Ultimately, the idea of multiple “mirror” universes is more consistent with the implications of other episodes in the “Alternate Realities Collective” than is the dualistic premise of “Mirror, Mirror” (in addition to “Yesterday’s Enterprise”, key references from the set include: TOS’ “The Alternative Factor”, TNG’s “Parallels”, and Voyager‘s “Timeless”). It is also more in line with the post-Cold War context of the later series. Indeed, in that vein, it’s difficult not to notice how often the included episodes from TOS are based on binary oppositions between realities and forms of character.
The two part “In a Mirror Darkly” from Enterprise starts with a fun idea, treat the mirror universe as the universe of the show, complete with alternate opening credits, but falls short of that initial promise. Most problematically, the episodes seem to have been conceived and written with little regard to what they might imply for “Mirror, Mirror” or DS9. One can, of course, wish away questions about timelines by arguing for the obvious multiplicity of realities in the Trek storyworld, but that’s a weak reason for ignoring glaring dilemmas regarding continuity, especially when there’s little to be done about such matters.
The extras in the “Alternate Realities Collective” include short features for each category of episodes, and a few, seemingly random, commentary tracks. In all, only five of the set’s 20 offerings have commentaries, all from behind the camera contributors.
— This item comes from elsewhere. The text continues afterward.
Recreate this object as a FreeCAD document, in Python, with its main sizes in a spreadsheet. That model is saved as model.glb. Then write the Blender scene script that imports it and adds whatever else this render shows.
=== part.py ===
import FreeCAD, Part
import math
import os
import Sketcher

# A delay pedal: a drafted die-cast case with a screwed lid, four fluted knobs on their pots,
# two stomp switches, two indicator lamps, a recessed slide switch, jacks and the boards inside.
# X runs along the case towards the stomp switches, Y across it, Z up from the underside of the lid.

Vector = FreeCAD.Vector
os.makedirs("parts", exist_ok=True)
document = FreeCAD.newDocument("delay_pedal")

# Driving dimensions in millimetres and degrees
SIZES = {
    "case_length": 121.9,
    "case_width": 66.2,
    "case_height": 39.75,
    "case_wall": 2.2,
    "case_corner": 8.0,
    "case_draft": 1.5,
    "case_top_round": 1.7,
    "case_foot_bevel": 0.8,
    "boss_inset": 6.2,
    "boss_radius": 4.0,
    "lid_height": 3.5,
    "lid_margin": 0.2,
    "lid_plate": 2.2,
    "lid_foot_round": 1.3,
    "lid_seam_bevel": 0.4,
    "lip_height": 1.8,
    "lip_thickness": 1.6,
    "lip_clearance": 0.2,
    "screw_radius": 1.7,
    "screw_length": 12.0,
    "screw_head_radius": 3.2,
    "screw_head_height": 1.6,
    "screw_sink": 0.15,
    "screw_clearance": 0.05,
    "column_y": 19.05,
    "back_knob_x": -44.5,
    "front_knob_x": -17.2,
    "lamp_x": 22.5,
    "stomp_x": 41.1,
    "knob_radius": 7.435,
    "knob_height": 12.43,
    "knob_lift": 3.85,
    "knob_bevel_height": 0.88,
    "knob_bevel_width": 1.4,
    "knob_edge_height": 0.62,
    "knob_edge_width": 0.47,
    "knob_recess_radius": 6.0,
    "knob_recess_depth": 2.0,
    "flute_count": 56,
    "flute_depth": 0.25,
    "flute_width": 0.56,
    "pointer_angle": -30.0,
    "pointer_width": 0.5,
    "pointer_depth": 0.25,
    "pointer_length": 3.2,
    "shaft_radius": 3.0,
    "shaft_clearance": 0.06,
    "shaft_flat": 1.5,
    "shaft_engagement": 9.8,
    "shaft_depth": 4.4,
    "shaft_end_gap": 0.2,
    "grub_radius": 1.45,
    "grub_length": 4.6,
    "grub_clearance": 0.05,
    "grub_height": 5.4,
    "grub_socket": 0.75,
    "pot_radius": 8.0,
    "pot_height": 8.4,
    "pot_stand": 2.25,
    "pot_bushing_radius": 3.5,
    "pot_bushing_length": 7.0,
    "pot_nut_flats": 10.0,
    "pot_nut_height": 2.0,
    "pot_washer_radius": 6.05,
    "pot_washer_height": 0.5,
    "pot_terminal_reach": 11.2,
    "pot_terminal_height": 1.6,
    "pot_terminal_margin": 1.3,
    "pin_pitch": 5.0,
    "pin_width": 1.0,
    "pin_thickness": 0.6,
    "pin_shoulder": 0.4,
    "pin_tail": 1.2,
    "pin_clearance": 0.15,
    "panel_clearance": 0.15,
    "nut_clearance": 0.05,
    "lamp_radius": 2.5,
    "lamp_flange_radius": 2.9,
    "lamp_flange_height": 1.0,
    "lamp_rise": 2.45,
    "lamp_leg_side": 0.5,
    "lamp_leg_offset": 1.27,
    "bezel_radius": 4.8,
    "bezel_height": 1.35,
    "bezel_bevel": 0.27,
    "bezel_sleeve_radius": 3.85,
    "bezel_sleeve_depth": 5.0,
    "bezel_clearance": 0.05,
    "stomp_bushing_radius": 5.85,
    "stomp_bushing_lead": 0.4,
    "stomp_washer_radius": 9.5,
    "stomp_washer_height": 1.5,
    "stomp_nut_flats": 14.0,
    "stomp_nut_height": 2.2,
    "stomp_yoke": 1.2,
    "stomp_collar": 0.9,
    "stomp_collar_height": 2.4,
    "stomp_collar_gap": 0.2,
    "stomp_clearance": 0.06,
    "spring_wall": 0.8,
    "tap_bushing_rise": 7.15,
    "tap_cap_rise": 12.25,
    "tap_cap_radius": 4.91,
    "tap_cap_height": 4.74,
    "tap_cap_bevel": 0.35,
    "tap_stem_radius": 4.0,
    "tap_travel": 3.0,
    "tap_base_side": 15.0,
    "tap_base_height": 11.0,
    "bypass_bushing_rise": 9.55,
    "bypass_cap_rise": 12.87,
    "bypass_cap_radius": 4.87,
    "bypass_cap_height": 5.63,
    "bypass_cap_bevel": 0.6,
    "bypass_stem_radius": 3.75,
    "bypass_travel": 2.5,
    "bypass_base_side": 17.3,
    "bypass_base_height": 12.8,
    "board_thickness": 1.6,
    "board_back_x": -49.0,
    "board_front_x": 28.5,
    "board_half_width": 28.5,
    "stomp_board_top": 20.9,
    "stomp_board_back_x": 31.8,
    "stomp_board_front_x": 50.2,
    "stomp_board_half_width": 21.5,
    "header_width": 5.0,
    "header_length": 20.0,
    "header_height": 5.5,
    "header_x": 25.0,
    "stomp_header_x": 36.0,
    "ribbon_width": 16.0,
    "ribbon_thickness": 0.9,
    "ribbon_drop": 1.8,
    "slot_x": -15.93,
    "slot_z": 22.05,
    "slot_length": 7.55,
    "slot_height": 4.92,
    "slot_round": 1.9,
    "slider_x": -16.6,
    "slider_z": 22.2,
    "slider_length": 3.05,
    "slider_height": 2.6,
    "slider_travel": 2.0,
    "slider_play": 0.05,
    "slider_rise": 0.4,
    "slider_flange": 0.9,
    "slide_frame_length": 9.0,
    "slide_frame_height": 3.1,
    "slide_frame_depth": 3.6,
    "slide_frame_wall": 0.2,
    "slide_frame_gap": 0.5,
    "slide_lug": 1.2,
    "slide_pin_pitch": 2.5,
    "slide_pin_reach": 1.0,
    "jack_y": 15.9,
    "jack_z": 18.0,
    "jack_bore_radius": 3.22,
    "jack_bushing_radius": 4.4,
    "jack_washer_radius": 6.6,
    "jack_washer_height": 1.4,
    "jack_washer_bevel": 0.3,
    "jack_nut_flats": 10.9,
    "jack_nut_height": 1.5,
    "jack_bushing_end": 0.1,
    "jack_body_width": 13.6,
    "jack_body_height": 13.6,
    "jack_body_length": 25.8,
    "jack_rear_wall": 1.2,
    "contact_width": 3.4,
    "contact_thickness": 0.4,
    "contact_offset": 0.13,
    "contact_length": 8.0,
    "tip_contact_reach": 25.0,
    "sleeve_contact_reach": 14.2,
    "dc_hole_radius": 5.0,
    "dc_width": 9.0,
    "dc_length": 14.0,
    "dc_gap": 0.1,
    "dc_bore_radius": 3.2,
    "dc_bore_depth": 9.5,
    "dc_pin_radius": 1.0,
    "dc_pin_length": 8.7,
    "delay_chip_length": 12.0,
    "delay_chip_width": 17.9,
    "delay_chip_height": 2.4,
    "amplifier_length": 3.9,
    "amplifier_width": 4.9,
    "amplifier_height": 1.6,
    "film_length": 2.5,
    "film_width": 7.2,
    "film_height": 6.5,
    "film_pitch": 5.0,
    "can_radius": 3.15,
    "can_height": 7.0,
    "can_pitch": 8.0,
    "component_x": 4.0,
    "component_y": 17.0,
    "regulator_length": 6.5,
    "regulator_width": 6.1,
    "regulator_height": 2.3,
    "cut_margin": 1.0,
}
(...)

As alluded to above, this collection is hardly complete in its documentation of alternate realities in Star Trek. Fans of the various series will likely have their own picks for important exclusions. For myself, I had hoped to find TNG’s “Clues” from season four and “Cause and Effect” from season five (the latter can be found in the “Time Travel Fan Collective”, but so is “Yesterday’s Enterprise”). While these cross-series DVD sets are no doubt largely directed at the established fan base, the better episodes included in the “Alternate Realities Collective” rely on widely circulated tropes of speculative science fiction, making them accessible to non-fans, and representing the franchise well.